Renskötarkvinnor och livet i de sista rajderna by Lilian Ryd (2013, only in Swedish)
Title means "Reindeer-tending women and life in the last rajds". A "rajd" is not a raid, as you might think, but a train of tame raindeer that carry your things (in the summer) or pull them on sleds (in the winter) while the main reindeer herd migrates between forest and mountains over the year. This kind of Sami nomadic life doesn't exist anymore in Sweden, but ebbed out in the 60's and 70's. Nowadays reindeer are tended with trucks, snowmobiles and helicopters. The book is a series of in-depth interviews with (mostly) women who lived this kind of life. The focus is on the details of everyday life, and it's just a lovely book overall that makes you feel really close to these women. And kind of amazed at the condition that they are in now, in their eighties and nineties, after having lived a large part of their life on foot and on skis. Most of us sure won't age that well.

(no subject)

Date: 2018-11-01 07:10 pm (UTC)
auroracloud: vintage drawing of a woman and a lamppost against a text background (Nyssa reading)
From: [personal profile] auroracloud
I'm so happy you loved A Closed and Common Orbit! I get the feeling it hasn't been as much a fan favourite as the first book, but I loved it. It dealt with weightier themes but still managed to do so in a comforting, feel-good way, and the main characters and their trials were fascinating, as was the insight into how the world might feel to a sentient AI in a body. And I loved fleshing out new sections of the world, especially everything we learned about the Aeluon culture, and all the sims and how they bought taught you things and were comfort in times pain and loneliness, much like books and TV shows are in our time to many people. I've been meaning to read this one again, and probably I will sometime soon-ish.

(no subject)

Date: 2018-11-02 08:50 am (UTC)
auroracloud: (book and tea)
From: [personal profile] auroracloud
I love both the first one and the second one about equally, for slightly different reasons. The first one is my ultimate comfort book and beloved book family, whereas the second one drives more deeply into some fascinating stuff. And I loved the third one, too, though in that one I didn't feel as emotionally connected to the characters as in the first two, so it's a little lower on my list. Still going to be one of my Hugo noms, though.

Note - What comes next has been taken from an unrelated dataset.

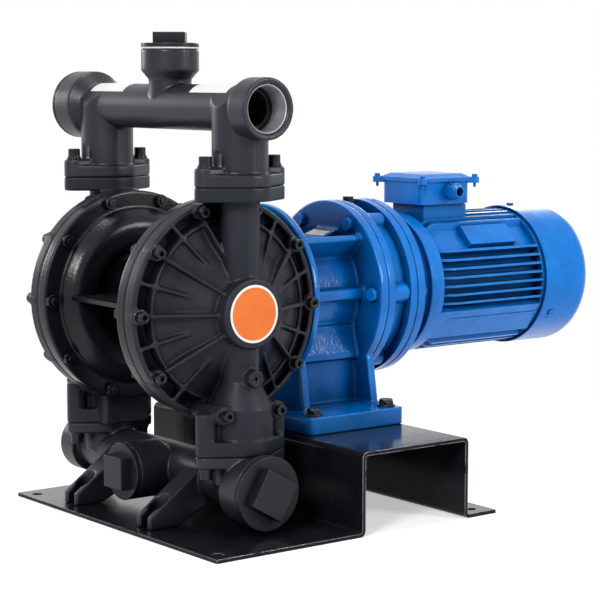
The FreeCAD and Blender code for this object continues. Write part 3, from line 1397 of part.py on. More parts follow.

The third one is more about society and culture than it is about individual characters and their interactions, but the characters are engaging and we see how the society and culture affects each of them. On an idea level it's really fascinating, and I love how it explores the society and culture in myriad ways. I have a feeling it's going to be very much up your alley!

(no subject)

Date: 2018-11-01 10:51 pm (UTC)
scribe: very old pencil sketch of me with the word "scribe" (Default)
From: [personal profile] scribe
After finishing the third Wayfareres book recently I keep flailing around trying to put into words just what it is that I find so...affecting, I guess?...about Becky Chambers' writing. I think "a bedrock of decency and humanity" is definitely part of it, well put!